What do the legal profession and the holiday season have in common? They are both intensely demanding.
The holiday season triggers the full range of human emotion. The holiday season often brings up memories — for many both bad and good, sometimes more bad than good. It’s also easy to feel overwhelmed and distracted by the bombardment of messages about the holidays — you should feel happy, you should spend time with family, you should throw parties, you should buy lots of stuff, you should make resolutions, you should or shouldn’t eat lots of sweets, you should compete with your neighbor in inflated representations of festivity, etc. As we’ve noted before, “should” is one of the least helpful and most damaging words in the English language — here’s more on how you can avoid using the word “should”.

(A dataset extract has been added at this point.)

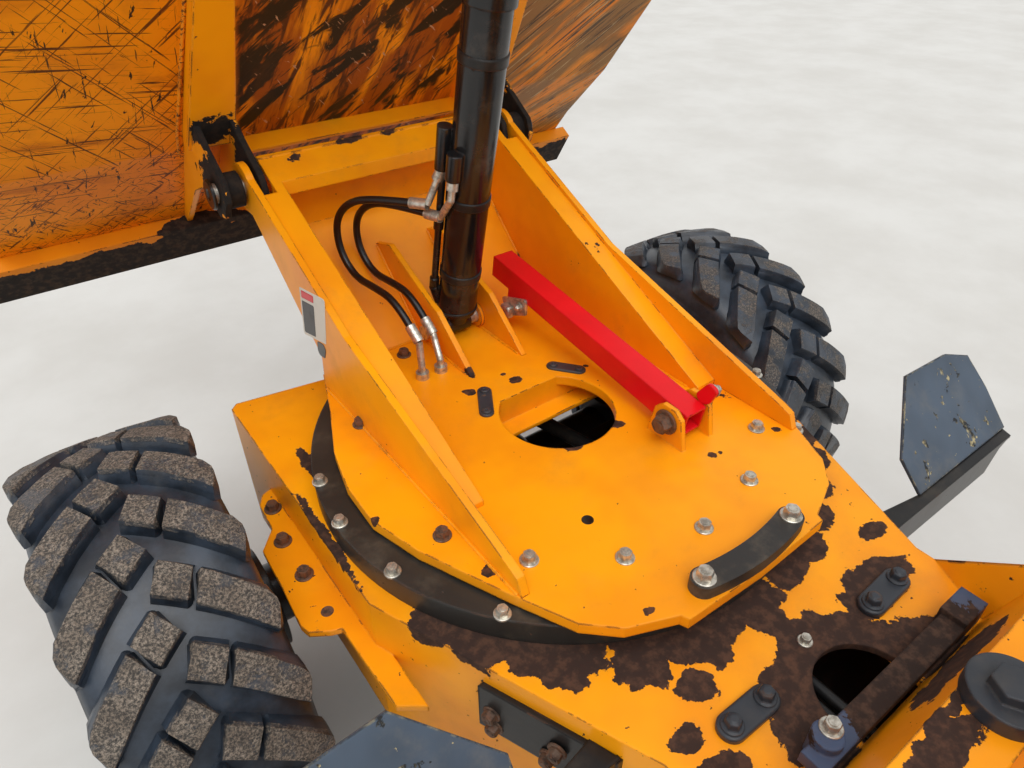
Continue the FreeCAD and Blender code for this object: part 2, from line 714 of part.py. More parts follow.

It can be easy to be weighed down by the messages we hear or expectations we have for the holiday season. Often, people who have had a history of conflictual family interactions over the holidays routinely hope that the conflicts will magically disappear. yet they find themselves falling into the same patterns time and time again.
One way to start developing more realistic expectations is to be very intentional about setting and meeting one very modest, achievable goal. The advantage of having very modest goals is that they are easier to achieve. This increases the likelihood of success and decreases the opportunities for disappointment. Most conflicts that arise often have to do with an unmet expectation. If I expect my grumpy uncle to suddenly be nice to me, I’m setting myself up for disappointment, which then leads to frustration, which then leads to conflicts. Shoulds are often desires that have negligently become expectations. “My uncle should be nice to me.” “My friends should be thoughtful toward me in the same way I’m trying to be thoughtful toward them.” “My family should know that I’m going through a tough time right now.”
If instead of expecting Uncle Grumpy to be nice to me, I set a modest goal of making my uncle crack a smile, then I will be less frustrated with his grumpiness and I can be focused on something within my control (trying to come up with a joke grumpy people find funny). Or even more achievable, I could focus on simply giving Uncle Grumpy a smile when I see him and saying, “It’s good to see you” in a sincere voice. The success of this more-achievable goal is entirely within my control. It does not require anything from anyone else. Therefore my expectations are based on my ability. The only things that need to change are my behavior and thinking.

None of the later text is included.